Last week, attorney Margaret Lowery filed a petition in St. Clair County Circuit Court seeking to have Chief Judge Andrew Gleeson substituted for cause in her case against Trent’s Quality Construction. She accuses Gleeson of having demonstrated bias against her following an incident that occurred two years ago.
“On December 30, 2016, Lowery overheard a conversation at the St. Clair Country Club bar involving Judge [Ron] Duebbert,” her petition reads. “In April of 2017, Lowery provided a written statement to Judge Duebbert for a Judicial Inquiry Board [JIB] response.”
After her statement was leaked to the public, the petition continues,“Judge Andrew Gleeson and St. Clair County State’s Attorney Brendan Kelly filed a complaint with the Illinois Attorney Registration and Disciplinary Commission [ARDC],” alleging that Lowery had made “outlandish, outrageous and clearly false and reckless statements implying that there was a vast and pervasive conspiracy to remove Circuit Judge Ron Duebbert from the bench of the Twentieth Judicial Circuit.”

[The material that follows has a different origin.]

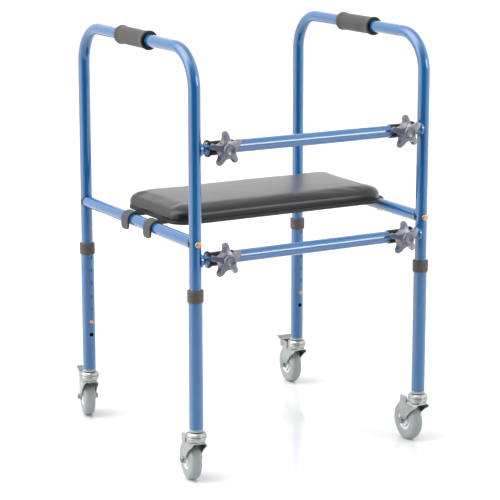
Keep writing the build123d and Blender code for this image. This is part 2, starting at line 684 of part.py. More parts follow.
def caster_axle():
    """Axle bolt and its nut."""
    head_start = -FORK_OUTER - SEAT_FIT
    nut_start = FORK_OUTER + SEAT_FIT
    tip = nut_start + NUT_HEIGHT + 1.0
    head = hexagon_prism(NUT_ACROSS_FLATS, (head_start, TRAIL, WHEEL_RADIUS), NUT_HEIGHT, (-1, 0, 0))
    bolt = head + rod(AXLE_RADIUS, (head_start, TRAIL, WHEEL_RADIUS), (tip, TRAIL, WHEEL_RADIUS))
    nut = hexagon_prism(NUT_ACROSS_FLATS, (nut_start, TRAIL, WHEEL_RADIUS), NUT_HEIGHT, (1, 0, 0))
    nut -= rod(AXLE_RADIUS + SEAT_FIT, (0, TRAIL, WHEEL_RADIUS), (tip + 1, TRAIL, WHEEL_RADIUS))
    return [bolt, nut]


def brake_pedal():
    """Bent sheet pedal: foot plate, two flanges with pivot pins between the fork's ears, and brake shoe."""
    outer = FORK_INNER - PEDAL_GAP
    under = PEDAL_TOP - PEDAL_SHEET
    top_run = make_face(
        Polyline(
            (PEDAL_FRONT, under),
            (PEDAL_REACH - 8, under),
            (PEDAL_REACH, under + PEDAL_TIP_RISE),
            (PEDAL_REACH, PEDAL_TOP + PEDAL_TIP_RISE),
            (PEDAL_REACH - 9, PEDAL_TOP),
            (PEDAL_FRONT, PEDAL_TOP),
            close=True,
        )
    )
    body = plate(top_run, PEDAL_WIDTH, -PEDAL_WIDTH / 2)
    flange = make_face(
        Polyline(
            (PEDAL_PIVOT_Y, PEDAL_PIVOT_Z - PEDAL_FLANGE_RADIUS),
            (PEDAL_FLANGE_FRONT, PEDAL_FLANGE_LOW),
            (PEDAL_FLANGE_BACK, PEDAL_FLANGE_LOW),
            (PEDAL_FLANGE_BACK, under + 0.5),
            (PEDAL_FRONT, under + 0.5),
            (PEDAL_PIVOT_Y, PEDAL_PIVOT_Z + PEDAL_FLANGE_RADIUS),
            close=True,
        )
    )
    flange += Pos(PEDAL_PIVOT_Y, PEDAL_PIVOT_Z) * Circle(PEDAL_FLANGE_RADIUS)
    for side in SIDES.values():
        body += plate(flange, PEDAL_SHEET, outer - PEDAL_SHEET if side > 0 else -outer)
        start = (side * (outer - PEDAL_SHEET), PEDAL_PIVOT_Y, PEDAL_PIVOT_Z)
        end = (side * (FORK_OUTER + PEDAL_PIN_END), PEDAL_PIVOT_Y, PEDAL_PIVOT_Z)
        body += rod(PEDAL_PIN_RADIUS, start, end)
    shoe_length = SHOE_BACK - SHOE_FRONT
    shoe = Pos(0, SHOE_FRONT, WHEEL_RADIUS) * Box(
        SHOE_WIDTH, shoe_length, under - WHEEL_RADIUS + 0.5, align=(Align.CENTER, Align.MIN, Align.MIN)
    )
    shoe -= wheel_plane() * Cylinder(WHEEL_RADIUS + SHOE_GAP, SHOE_WIDTH * 2)
    return body + shoe


# ---- Seat ------------------------------------------------------------------------


def seat_board():
    """Thin base board under the cushion."""
    outline = RectangleRounded(
        SEAT_LENGTH - 2 * BOARD_INSET, SEAT_DEPTH - 2 * BOARD_INSET, SEAT_CORNER - BOARD_INSET
    )
    board = Pos(0, MIDDLE_Y + SEAT_OFFSET_Y, BOARD_BOTTOM) * extrude(outline, BOARD_THICKNESS)
    for x, y in screw_points():
        board -= rod(SCREW_RADIUS + SEAT_FIT, (x, y, BOARD_BOTTOM), (x, y, BOARD_BOTTOM + SCREW_DEPTH))
    return board


def seat_cushion():
    """Padded vinyl top, its simple outer shape, with a skirt round the board's upper edge."""
    outline = RectangleRounded(SEAT_LENGTH, SEAT_DEPTH, SEAT_CORNER)
    pad = extrude(outline, CUSHION_THICKNESS + CUSHION_SKIRT)
    pad = fillet(pad.edges().group_by(Axis.Z)[-1], CUSHION_EDGE)
    inset = BOARD_INSET - CUSHION_GAP
    pocket = RectangleRounded(SEAT_LENGTH - 2 * inset, SEAT_DEPTH - 2 * inset, SEAT_CORNER - inset)
    pad -= extrude(pocket, CUSHION_SKIRT)
    return Pos(0, MIDDLE_Y + SEAT_OFFSET_Y, BOARD_TOP + SEAT_FIT - CUSHION_SKIRT) * pad


def hook_rows():
    """Y places of the two hooks on each side."""
    middle = MIDDLE_Y + SEAT_OFFSET_Y
    return (middle - HOOK_SPACING / 2, middle + HOOK_SPACING / 2)


def screw_points():
    """(x, y) of every hook screw."""
    return [(side * x, y) for side in SIDES.values() for y in hook_rows() for x in SCREW_PLACES]


def hook_outline():
    """Right-hand hook's outline in (X, Z): plate, arch over the side tube and drop."""
    inner = TUBE_RADIUS + HOOK_GAP
    outer = inner + HOOK_THICKNESS
    plate_top = BOARD_BOTTOM - SEAT_FIT
    plate_bottom = plate_top - HOOK_THICKNESS
    centre = Pos(LEG_X, SIDE_TUBE_HEIGHT)
    arch = Circle(outer) - Circle(inner)
    below_plate = Pos(-outer, plate_bottom - SIDE_TUBE_HEIGHT)
    cut = below_plate * Rectangle(outer, 2 * outer, align=(Align.MIN, Align.MAX))
    arch -= cut
    arch -= Rectangle(2 * outer, outer, align=(Align.MIN, Align.MAX))
    arch = centre * arch
    drop = centre * Pos(inner, 0) * Rectangle(HOOK_THICKNESS, HOOK_DROP, align=(Align.MIN, Align.MAX))
    chord = math.sqrt(inner**2 - (plate_bottom - SIDE_TUBE_HEIGHT) ** 2)
    plate_length = LEG_X - chord - HOOK_PLATE_START
    flat = Pos(HOOK_PLATE_START, plate_bottom) * Rectangle(
        plate_length, HOOK_THICKNESS, align=(Align.MIN, Align.MIN)
    )
    return arch + drop + flat


def seat_hook(side, y):
    """Hook that hangs one corner of the seat on a side tube."""
    front = Plane(origin=(0, y + HOOK_WIDTH / 2, 0), x_dir=(1, 0, 0), z_dir=(0, -1, 0))
    body = extrude(front * hook_outline(), HOOK_WIDTH)
    body = fillet(body.edges().filter_by(Axis.X).group_by(Axis.Z)[0], HOOK_CORNER)
    if side < 0:
        body = mirror(body, Plane.YZ)
    for x, screw_y in screw_points():
        if x * side > 0 and screw_y == y:
            bottom = BOARD_BOTTOM - 2 * HOOK_THICKNESS
            body -= rod(SCREW_RADIUS + SEAT_FIT, (x, y, bottom), (x, y, BOARD_BOTTOM))
    return body


def hook_screw(x, y):
    """Pan-head screw from below, through a hook into the board."""
    head_top = BOARD_BOTTOM - HOOK_THICKNESS - 2 * SEAT_FIT
    head = Plane(origin=(x, y, head_top), z_dir=(0, 0, -1)) * domed_head(SCREW_HEAD_RADIUS, SCREW_HEAD_HEIGHT)
    return head + rod(SCREW_RADIUS, (x, y, head_top), (x, y, BOARD_BOTTOM + SCREW_DEPTH - SEAT_FIT))


# ---- Assembly --------------------------------------------------------------------


def main():
    """Build every sub-part in place and write one file for each."""
    for name, side in SIDES.items():
        save(f"{name}_frame_tube", frame_tube(side))
        save(f"{name}_grip", grip(side))
        save(f"{name}_side_tube", side_tube(side))

    ends = [(side * LEG_X, row) for side in SIDES.values() for row in ROWS.values()]
    save("side_tube_plugs", Compound([end_plug(x, row) for x, row in ends]))
    bolts = [piece for x, row in ends for piece in end_bolt(x, row)]
    save("side_tube_bolts", Compound(bolts))

    corners = [(side, height) for side in SIDES.values() for height in BAR_HEIGHTS.values()]
    save("crossbar_sockets", Compound([bar_socket(side, height) for side, height in corners]))
    save("crossbar_rings", Compound([bar_ring(side, height) for side, height in corners]))
    save("crossbar_sleeves", Compound([bar_sleeve(side, height) for side, height in corners]))
    save("clamp_nuts", Compound([clamp_nut(side, height) for side, height in corners]))
    knob = star_knob()
    stud = knob_stud()
    for level, height in BAR_HEIGHTS.items():
        save(f"{level}_crossbar", crossbar(height))
        for name, side in SIDES.items():
            place = knob_plane(side, height)
            save(f"{level}_{name}_knob", place * knob)
            save(f"{level}_{name}_knob_stud", place * stud)

    stem = caster_stem()
    tyre = caster_tyre()
    hub = caster_hub()
    axle = caster_axle()
    pedal = brake_pedal()
    for row_name, row in ROWS.items():
        fork = caster_fork(braked=row > 0)
        for side_name, side in SIDES.items():
            leg = f"{row_name}_{side_name}"
            x = side * LEG_X
            y = MIDDLE_Y + row * LEG_DEPTH / 2
            save(f"{leg}_lower_leg", lower_leg(x, y, row))
            save(f"{leg}_collar", leg_collar(x, y))
            save(f"{leg}_snap_button", snap_button(x, y, row))
            save(f"{leg}_caster_stem", Pos(x, y, 0) * stem)
            turned_place = Pos(x, y, 0) * Rot(0, 0, -CASTER_REST[leg])
            save(f"{leg}_fork", turned_place * fork)
            save(f"{leg}_tyre", turned_place * tyre)
            save(f"{leg}_hub", turned_place * hub)
            save(f"{leg}_axle", Compound([turned_place * piece for piece in axle]))
            if row > 0:
                save(f"{leg}_brake_pedal", turned_place * pedal)

    save("seat_board", seat_board())
    save("seat_cushion", seat_cushion())
    hooks = [seat_hook(side, y) for side in SIDES.values() for y in hook_rows()]
    save("seat_hooks", Compound(hooks))
    save("seat_hook_screws", Compound([hook_screw(x, y) for x, y in screw_points()]))


main()
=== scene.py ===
"""Looks of a walking frame: enamelled tubes, foam grips, star knobs, casters and a hook-on vinyl seat."""

import json
import logging
import math
from dataclasses import dataclass, field
from enum import Enum
from typing import Callable, Iterable, Optional, Sequence, Union

import bmesh
import bpy
from mathutils import Matrix, Vector


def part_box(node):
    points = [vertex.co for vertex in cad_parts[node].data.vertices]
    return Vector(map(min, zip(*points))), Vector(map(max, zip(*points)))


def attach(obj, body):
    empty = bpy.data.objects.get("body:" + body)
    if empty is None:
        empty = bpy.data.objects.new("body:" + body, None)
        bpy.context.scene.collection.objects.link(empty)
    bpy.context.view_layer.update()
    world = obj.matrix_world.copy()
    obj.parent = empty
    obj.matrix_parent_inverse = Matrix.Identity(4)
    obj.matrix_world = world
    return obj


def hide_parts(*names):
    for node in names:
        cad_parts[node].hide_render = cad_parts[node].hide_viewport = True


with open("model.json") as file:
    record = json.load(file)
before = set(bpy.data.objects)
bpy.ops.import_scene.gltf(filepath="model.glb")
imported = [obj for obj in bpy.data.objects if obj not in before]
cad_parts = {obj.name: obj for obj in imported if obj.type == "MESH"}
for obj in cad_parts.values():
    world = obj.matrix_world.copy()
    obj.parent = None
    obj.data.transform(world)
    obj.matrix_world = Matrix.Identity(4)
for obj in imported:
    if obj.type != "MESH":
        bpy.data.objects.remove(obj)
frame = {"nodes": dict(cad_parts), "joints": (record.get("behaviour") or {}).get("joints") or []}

log = logging.getLogger("walking_frame")

MM = 0.001
DOUBLES = 0.000002
FLAT_ANGLE = math.radians(0.4)
Point = tuple[float, float]
Colour = tuple[float, float, float]


class Choice(Enum):
    """One of two places along an axis, whose value is its direction."""

    @property
    def word(self) -> str:
        """Name of this choice in node names."""
        return self.name.lower()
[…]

Gleeson and Kelly also claimed that Lowery had “accused former Chief Judge John Baricevic, myself (Judge Gleeson), the Major Case Squad, the involved police agencies and the (Illinois) Supreme Court itself of being complicit in a conspiracy to commit first degree murder.”
Lowery denies making any such claim. “Judge Gleeson’s ARDC complaint demonstrates his extreme bias and prejudice against Ms. Lowery because he attributes what Ms. Lowery overhead as being her own personal beliefs and opinions. At no time has Ms. Lowery ever accused nor insinuated that said persons were conspiring to commit first degree murder as alleged by Judge Gleeson in his complaint.”
Lowery notes that the Inquiry Board “considered the charge made (by Judge Gleeson & Brendan Kelly) against Ms. Lowery and it voted to close its investigation.”
Gleeson’s bias toward Lowery is obvious – and seems to extend to anyone questioning the questionable practices of some St. Clair County judges and law enforcement officials. Gleeson’s bias should be challenged by all who appear in his court, and a special prosecutor should be appointed to investigate the strange conversation Lowery wrote about.